Apreciação do Tribunal de Justiça

Salientando que uma vez que não se contesta o desrespeito do período de incompatibilidade durante o qual é proibido assumir uma posição de gestão fundamental na entidade examinada, o Tribunal de Justiça observa que, com as suas questões, o órgão jurisdicional de reenvio visa determinar o grau de gravidade e a duração dessa infração, procurando precisar o alcance da expressão «assum[ir] posições», utilizada no artigo 22.°-A, n.° 1, alínea a), da Diretiva 2006/43, a fim de definir o momento em que foi cometida essa infração.

Constatando a existência de uma disparidade entre as diferentes versões linguísticas do artigo 22.°-A, n.° 1, alínea a), da Diretiva 2006/43, o Tribunal de Justiça examina o contexto em que se inscreve esta disposição, bem como os objetivos que prossegue e a regulamentação de que faz parte.

O Tribunal de Justiça salienta, assim, que esta disposição visa reforçar a independência dos revisores oficiais de contas no desempenho das suas funções. Sublinha, a este respeito, que a exigência de independência apresenta não só um aspeto interno, na medida em que visa garantir à entidade examinada a fiabilidade da revisão efetuada pelo revisor oficial de contas, mas também um aspeto externo, na medida em que visa preservar a confiança de terceiros na fiabilidade dessa revisão, nomeadamente com vista a assegurar o bom funcionamento dos mercados para os investidores. As revisões legais das contas devem, portanto, não só ser fiáveis, mas devem também ser entendidas como tal por terceiros.

Foi nesta perspetiva, em parte externa, que o legislador da União proibiu um revisor oficial de contas de ocupar funções ao nível da gestão de uma entidade examinada, não só durante o período abrangido pelo relatório de revisão de contas mas também, durante um período adequado após a cessação das suas funções. Ora, o Tribunal de Justiça constata que a própria existência de uma relação contratual entre esse revisor oficial de contas e uma entidade examinada é suscetível de dar origem a um conflito de interesses ou de o aparentar. Com efeito, devido à proximidade que parece instituir entre as partes, essa relação pode ser percecionada por terceiros como suscetível de influir ou de ter influído na revisão legal de contas que foi efetuado e, portanto, de alterar a sua confiança na fiabilidade do resultado dessa auditoria.

Mesmo quando um revisor oficial de contas tenha cessado funções no âmbito de um trabalho de revisão legal de contas de uma entidade determinada, a negociação ou o estabelecimento de uma relação contratual entre o referido revisor e essa entidade pode ser suficiente para introduzir, retrospetivamente, dúvidas no espírito de terceiros quanto à qualidade e à integridade da revisão legal de contas efetuada antes da cessação dessas funções.

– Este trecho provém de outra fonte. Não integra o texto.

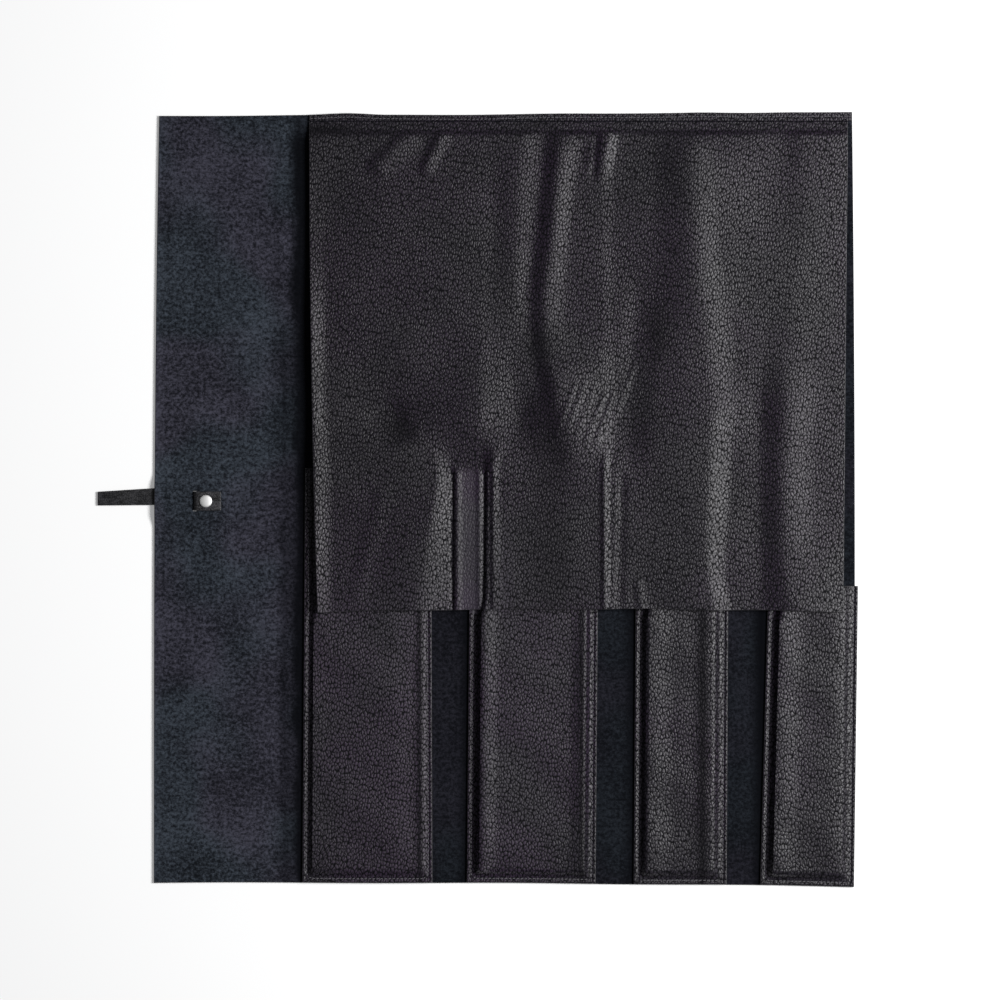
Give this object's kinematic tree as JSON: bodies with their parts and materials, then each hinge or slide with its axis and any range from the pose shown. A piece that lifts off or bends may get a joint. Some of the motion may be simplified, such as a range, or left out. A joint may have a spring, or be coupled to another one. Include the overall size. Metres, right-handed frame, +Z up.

Por conseguinte, deve considerar-se que um revisor oficial de contas assume uma posição de gestão numa entidade examinada após celebrar com esta um contrato de trabalho relativo a essa posição, mesmo que ainda não tenha iniciado efetivamente as suas funções nessa posição.


1      Diretiva 2006/43/CE do Parlamento Europeu e do Conselho, de 17 de maio de 2006, relativa à revisão legal das contas anuais e consolidadas, que altera as Diretivas 78/660/CEE e 83/349/CEE do Conselho e que revoga a Diretiva 84/253/CEE do Conselho (JO 2006, L 157, p. 87), conforme alterada pela Diretiva 2014/56/UE do Parlamento Europeu e do Conselho, de 16 de abril de 2014 (JO 2014, L 158, p. 196) (a seguir «Diretiva 2006/43»).


2      O Patentti‑ ja rekisterihallituksen tilintarkastuslautakunta (Comissão de fiscalização legal das contas no Instituto da Propriedade Intelectual, Finlândia).